The public wasn't the only critic who doubted the area's worthiness several banks in Chicago refused to lend on the property without significant guarantees. So in order to finance the property, Central Station Development Corporation approached the Hokkaido Takushoku Bank in Tokyo, which had worked with Forest City previously, and obtained the crucial monies.

Nevertheless, even after receiving the necessary funding and the plans were approved by the city, the developers were faced with one more unexpected hurdle. As the infrastructure work got underway, the national economy, including the real estate market, went into a recession. Construction delays and high interest rates caused significant additional expenses. However, despite these setbacks, the first two developments, Harbor Square and Park Row, were a success. Sales continued to increase steadily as construction on new projects, including Museum Park, Prairie Tower and Grant Park Towers, progressed.

"We battled many obstacles over the years, but we overcame them by never giving up, finding new and alternative solutions for problems and using our energies and monies to ride out the difficult times. We met our challenges head on, and the end result has been phenomenal."

Central Station Today
Today with a population of several thousand residents, Central Station enjoys an unparalleled reputation as the city's premier lakefront neighborhood. Offering luxury townhomes, high-rise loft condominiums, rental apartments and retail space, it is one of the largest urban mixed-use developments in the nation.
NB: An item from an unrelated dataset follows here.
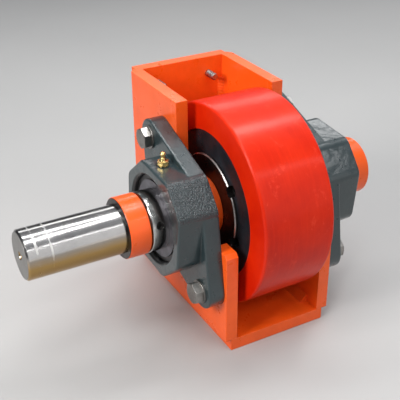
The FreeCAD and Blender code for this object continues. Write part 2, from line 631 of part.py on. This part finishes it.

One of the most exciting ideas about Central Station is that there is still more to come. Fogelson expects to continue selling and building until 7,500 units plus retail are completed, at a value in excess of $5 billion.

"There's a reason why thousands continue to buy at Central Station, why we continue to outperform others and get the highest quality ratings. Central Station has a combination of features that no other neighborhood in Chicago can offer: cultural amenities, spectacular views, proximity to the lake and Loop, master planning to limit density and incredible access to transportation."